羊は自分を呼ぶ羊の声に従います。現代の日本では「宗教」や「信仰」がますます誤解されているような気がします。宗教のために「お金をだまし取られた」、「一生をダメにされた」という被害者の語る言葉が毎日のように伝えられているからです。残念ながらそのような宗教が私たちの周りに存在することも事実だと思います。主イエスと言った通り、「門」を通らないで、羊を自分の食い物にしようとする偽りの宗教が人々を惑わし続けているのです。
そのような現実の中で、私たちに一番必要なことは私たちの良き羊飼いである主イエスの声に従っていくことであると言えます。私たちが毎週礼拝に集い、聖書の言葉に耳を傾けているのはこの良き羊飼いの導きを受けるためです。また、私たちは毎日、聖書の言葉に耳を傾けます。なぜなら、主イエスは聖書の言葉を通して私たちを正しい道に導いてくださるからです。
主イエスの言葉に従うことは「マインドコントロール」とは違います。なぜなら、主イエスは私たちを守り、私たちを豊かな命に導いてくださる良い羊飼いだからです。私たちはこの主イエスの言葉に従うことで、他の誰の言葉にも支配されない自由な人生を生きえることができるのです。旧約聖書の詩編も良い羊飼いに導かれる人生を次のように歌っています。
「主は羊飼い、わたしには何も欠けることがない」(詩編23編1節)。
私たちはこの良き羊飼いである主イエスが私たちの名前を呼んでくださったことに感謝したいと思います。そしてこれからもこの良き羊飼いである主イエスに従って毎日の人生を歩んで生きたいと願うのです。
聖書を読んで考えて見ましょう
1.「羊の囲いに入るのに、門をとおらない」者たちはどのような人たちだと主イエスは教えていますか(1節)。
2.彼らは何のために囲いの中に入ってきたのでしょうか(10節)。
3.羊飼いとそれ以外の盗人や強盗を見分ける「門」についてそれは誰を表していると主イエスは教えていますか(7節)。
4.羊飼いは自分の飼う羊をどのようにして羊の囲いから連れ出しますか(3節)。どうして羊はその声に従うことができるのでしょうか(4節)。

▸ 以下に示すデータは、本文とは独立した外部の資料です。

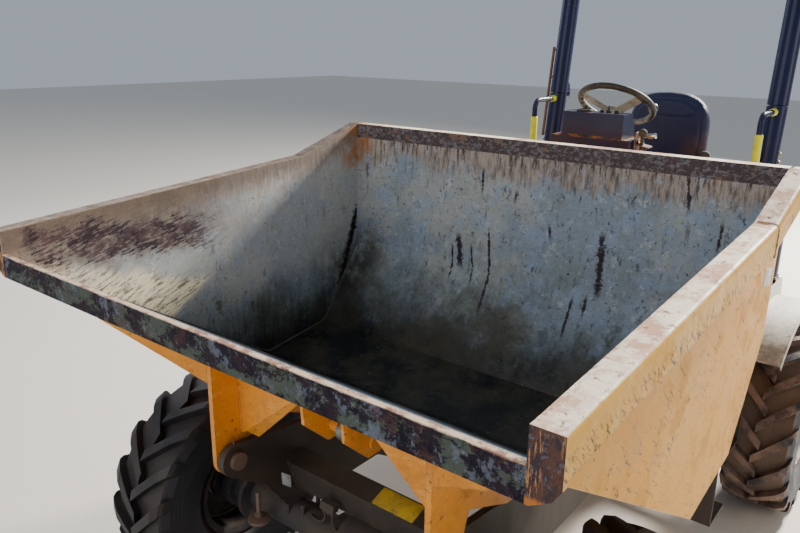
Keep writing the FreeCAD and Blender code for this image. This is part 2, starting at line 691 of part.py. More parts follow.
def control_levers():
    """The tipping lever beside the console."""
    base = block(180, 214, 2130, 2190, 1590, 1640)
    stem = bar(at(197, 2160, 1635), at(215, 2120, 1740), 7)
    knob = Part.makeSphere(18, at(217, 2115, 1752))
    return join([base, stem, knob])


def engine():
    """The crankcase, the lower fan end, the head and the feet."""
    feet = [block(-FRAME_X, FRAME_X, d, d + 60, 600, 640) for d in (3180, 3480)]
    case = side_plate([(3135, 560), (3135, 960), (3240, 960), (3300, 900), (3600, 900), (3600, 560)],
                      -220, 220)
    head = side_plate([(3260, 890), (3260, 1090), (3300, 1140), (3560, 1120), (3580, 1090), (3580, 890)],
                      -130, 130)
    return join([case, head] + feet)


def bonnet():
    """A sheet cover open below, its top falling to the rear."""
    outer = side_plate([(3060, 715), (3060, 1320), (3560, 1290), (3690, 1180), (3690, 715)], -385, 385)
    inner = side_plate([(3066, 700), (3066, 1314), (3557, 1284), (3684, 1176), (3684, 700)], -379, 379)
    shell = outer.cut(inner)
    slots = [block(-260, 260, 3680, 3700, z, z + 22) for z in range(800, 1120, 45)]
    shell = shell.cut(Part.makeCompound(slots))
    ear = side_plate([(3688, 716), (3688, 760), (3708, 734), (3722, 722), (3708, 710)], 280, 290)
    ear = ear.cut(across(COVER_AXIS, 6 + RUN, 279, 291))
    return join([shell, ear, mirrored(ear)])


def lower_post():
    """The post below the hoop's joint, bent outwards to its foot."""
    bend = hoop_point(1500)
    low = at(634, 2800, 1250)
    path = [at(634, 2800, DECK_Z + 14), low, bend, hoop_point(HOOP_JOINT_Z)]
    return bent_tube(path, POST_R, 150)


def rops_base():
    """One outrigger with the lower post, bent in towards the driver."""
    foot = block(FRAME_X + FRAME_PLATE / 2, FENDER_X[0] - 8, 2760, 2840, DECK_Z - 80, DECK_Z)
    flange = block(590, FENDER_X[0] - 8, 2755, 2845, DECK_Z, DECK_Z + 14)
    axis = hoop_axis()
    lug = side_plate([(axis[0] - 60, axis[1] - 80), (axis[0] - 50, axis[1] - 7), (axis[0] - 12, axis[1] - 7),
                      (axis[0], axis[1]), (axis[0] + 14, axis[1] - 6), (axis[0] - 40, axis[1] - 110)],
                     POST_X - 12, POST_X + 12)
    knob = across(axis, 16, POST_X - 12, POST_X + 12)
    pin = across(axis, 8, POST_X - 32, POST_X + 32)
    return both_sides(join([foot, flange, lower_post(), lug, knob, pin]))


def hoop_point(z, x=POST_X):
    lean = math.tan(math.radians(POST_LEAN))
    return at(x, POST_AT + (z - 1650) * lean, z)


def hoop_axis():
    """Where the hoop's hinge pins lie, just behind the posts."""
    lean = math.tan(math.radians(POST_LEAN))
    return POST_AT + (HOOP_JOINT_Z - 1650) * lean + POST_R + 22, HOOP_JOINT_Z


def rops_hoop():
    """The folding upper hoop with its hinge cheeks."""
    tube = bent_tube([hoop_point(HOOP_JOINT_Z + 3), hoop_point(HOOP_TOP - POST_R),
                      hoop_point(HOOP_TOP - POST_R, -POST_X), hoop_point(HOOP_JOINT_Z + 3, -POST_X)],
                     POST_R, 180)
    axis = hoop_axis()
    cheek = side_plate([(axis[0] - 45, axis[1] + 90), (axis[0] - 55, axis[1] + 8), (axis[0] - 16, axis[1] + 8),
                        (axis[0], axis[1]), (axis[0] + 17, axis[1] + 5), (axis[0] + 8, axis[1] + 45)], 0, 10)
    cheek = join([cheek, across(axis, 18, 0, 10)]).cut(across(axis, 8 + RUN, -1, 11))
    cheeks = [cheek.translated(FreeCAD.Vector(x, 0, 0))
              for x in (POST_X - 27, POST_X + 17, -POST_X - 27, -POST_X + 17)]
    return join([tube] + cheeks)


def hoop_rod():
    """The thin rod clamped to the right post by two brackets."""
    x = -POST_X - 62
    rod = bar(hoop_point(1610, x), hoop_point(2080, x), 8)
    clamps = [bar(hoop_point(z, x), hoop_point(z, -POST_X), 7) for z in (1925, 2066)]
    return join([rod] + clamps).cut(rops_hoop())


def grab_handles():
    top = 1815.0
    lean = math.tan(math.radians(POST_LEAN))
    start = at(POST_X, POST_AT + (top - 1650) * lean - POST_R + 6, top)
    elbow = at(POST_X, 2600, top)
    foot = at(POST_X, 2600, 1560)
    back = at(POST_X, POST_AT - 100 * lean - POST_R + 6, 1560)
    tube = bent_tube([start, elbow, foot, back], 13, 40)
    return both_sides(tube.cut(lower_post()))


def fender():
    """An arched mudguard with a turned-down edge and its upright inner cheek."""
    x0, x1 = FENDER_X
    place = (REAR_AXLE, AXLE_Z)
    ring = across(place, FENDER_R, x0, x1).cut(across(place, FENDER_R - 6, x0 - 1, x1 + 1))
    edge = across(place, FENDER_R, x1 - 6, x1).cut(across(place, FENDER_R - 40, x1 - 7, x1 + 1))
    arch = join([ring, edge])
    far = FENDER_R + 50
    wedge = side_plate([(REAR_AXLE, AXLE_Z), (REAR_AXLE - far, AXLE_Z + far),
                        (REAR_AXLE - far, AXLE_Z + 2 * far), (REAR_AXLE + far, AXLE_Z + 2 * far),
                        (REAR_AXLE + far, AXLE_Z + far * 0.55)], x0 - 5, x1 + 5)
    arch = arch.common(wedge)
    cheek = side_plate([(2490, 930), (2620, 1045), (2860, 1045), (2900, 940), (2830, 900),
                        (2560, 900)], x0 - 8, x0)
    return join([arch, cheek])


def export(name, shape):
    shape.exportStep("parts/%s.step" % name)


def main():
    os.makedirs("parts", exist_ok=True)
    wheels = {}
    for end, behind in (("front", FRONT_AXLE), ("rear", REAR_AXLE)):
        for word, side in (("left", 1), ("right", -1)):
            wheels["tyre_%s_%s" % (end, word)] = tyre(side, behind)
            wheels["wheel_%s_%s" % (end, word)] = wheel(side, behind)

    x_axis = FreeCAD.Vector(1, 0, 0)
    z_axis = FreeCAD.Vector(0, 0, 1)
    tip_base = at(0, *RAM_BASE)
    tip_top = at(0, *RAM_TOP)
    steer_base = at(*STEER_BASE, PIVOT_Z)
    steer_top = at(*STEER_TOP, PIVOT_Z)

    nodes = {
        "skip_floor": skip_floor(),
        "skip_back": skip_back().cut(skip_floor()),
        "skip_side_left": skip_side(),
        "skip_side_right": mirrored(skip_side()),
        "skip_lip": skip_lip(),
        "skip_legs": both_sides(skip_leg()),
        "skip_ram_bracket": skip_ram_bracket(),
        "front_plates": both_sides(front_plate()),
        "front_cross_tube": front_cross_tube(),
        "front_tail": front_tail(),
        "tipping_pins": pivot_pins(),
        "skip_buffers": skip_buffers(),
        "front_axle": axle(FRONT_AXLE, EAR_INNER, EAR_THICK, 1),
        "rear_axle": axle(REAR_AXLE, FRAME_X, FRAME_PLATE, -1),
        "front_shaft": front_shaft(),
        "rear_shaft": rear_shaft(),
        "silencer": silencer(),
        "tail_pipe": tail_pipe(),
        "tip_ram_barrel": gland_hole(ram_barrel(tip_base, tip_top, RAM_BORE, RAM_WALL, 40, RAM_PIN,
                                                RAM_EYE_HALF, x_axis, RAM_COVER),
                                     tip_base, tip_top, RAM_ROD, RAM_COVER),
        "tip_ram_rod": ram_rod(tip_base, tip_top, RAM_BORE, RAM_ROD, 38, RAM_EYE_HALF, x_axis, RAM_FOOT),
        "steer_ram_barrel": gland_hole(ram_barrel(steer_base, steer_top, STEER_BORE, STEER_WALL, 26,
                                                  STEER_PIN, 34, z_axis, STEER_COVER),
                                       steer_base, steer_top, STEER_ROD, STEER_COVER),
        "steer_ram_rod": ram_rod(steer_base, steer_top, STEER_BORE, STEER_ROD, 25, 22, z_axis,
                                 STEER_FOOT),
        "knuckle": knuckle(),
        "rear_nose": rear_nose(),
        "steer_pin": steer_pin(),
        "rear_plates": both_sides(rear_plate()),
        "counterweight": counterweight(),
        "tow_jaw": tow_jaw(),
        "steps": both_sides(step()),
        "tanks": both_sides(tank()),
        "body_shell": body_shell(),
        "deck": deck(),
        "console": console(),
        "steering_wheel": steering_wheel(),
        "seat": seat(),
        "seat_mount": seat_mount(),
        "control_levers": control_levers(),
        "engine": engine(),
        "bonnet": bonnet(),
        "rops_base": rops_base(),
        "rops_hoop": rops_hoop(),
        "hoop_rod": hoop_rod(),
        "grab_handles": grab_handles(),
        "fenders": both_sides(fender()),
    }
    nodes.update(wheels)
    for name, shape in nodes.items():
        export(name, shape)
        box = shape.BoundBox
        print("%-20s solids %d valid %s vol %.4f  x %.0f %.0f y %.0f %.0f z %.0f %.0f" % (
            name, len(shape.Solids), shape.isValid(), shape.Volume / 1e9,
            box.XMin, box.XMax, box.YMin, box.YMax, box.ZMin, box.ZMax))


main()
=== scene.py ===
import math
import random

import bmesh
import bpy
from mathutils import Matrix, Vector


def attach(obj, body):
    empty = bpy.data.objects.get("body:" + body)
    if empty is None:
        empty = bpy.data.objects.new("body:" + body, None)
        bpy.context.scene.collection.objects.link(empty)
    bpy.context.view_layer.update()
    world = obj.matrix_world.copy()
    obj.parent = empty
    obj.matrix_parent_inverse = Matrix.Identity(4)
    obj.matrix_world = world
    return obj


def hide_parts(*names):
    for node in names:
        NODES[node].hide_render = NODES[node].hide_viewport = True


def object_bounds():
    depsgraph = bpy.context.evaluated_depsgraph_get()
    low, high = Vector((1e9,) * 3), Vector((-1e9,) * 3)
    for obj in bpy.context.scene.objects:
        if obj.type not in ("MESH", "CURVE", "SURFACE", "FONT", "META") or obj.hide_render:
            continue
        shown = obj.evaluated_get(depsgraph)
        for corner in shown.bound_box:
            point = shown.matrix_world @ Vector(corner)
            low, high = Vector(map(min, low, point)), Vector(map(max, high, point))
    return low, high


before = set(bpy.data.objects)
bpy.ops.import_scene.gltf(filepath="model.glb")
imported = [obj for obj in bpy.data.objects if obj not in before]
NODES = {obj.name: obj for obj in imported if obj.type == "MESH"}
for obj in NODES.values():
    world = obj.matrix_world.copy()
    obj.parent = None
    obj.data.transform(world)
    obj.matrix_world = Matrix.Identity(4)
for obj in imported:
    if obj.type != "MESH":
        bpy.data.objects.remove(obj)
CAD_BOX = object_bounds()
RANDOM = random.Random(7)

# The photograph's camera
CAMERA_PLACE = (1.339, -2.841, 2.11)
CAMERA_TURN = 38.41
CAMERA_PITCH = 17.17
CAMERA_ROLL = 0.72
CAMERA_LENS = 33.08

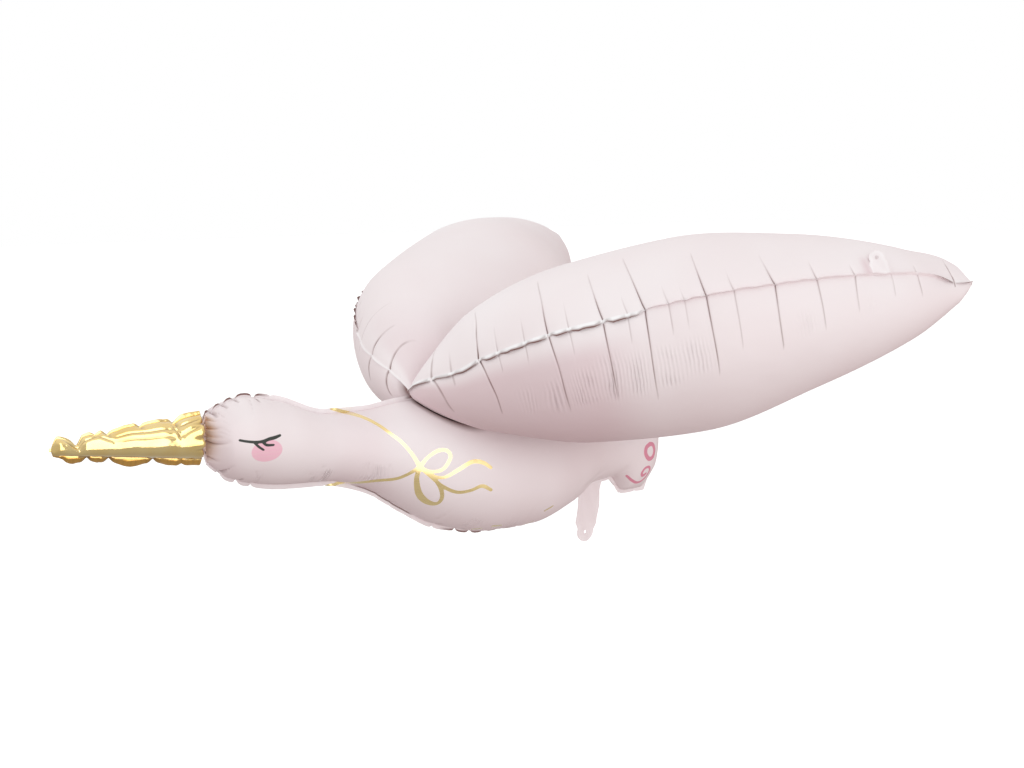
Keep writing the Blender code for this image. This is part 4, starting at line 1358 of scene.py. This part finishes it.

5.この話を主イエスはファリサイ派の人々に語られました(8節)。この話を通してファリサイ派のどのような問題点が分かりますか(参考:ヨハネ9章)。
6.良い羊飼いは私たちをどのようなところに導かれますか。またそのために良き羊飼いである主イエスは何をされると語られていますか(10〜11節)。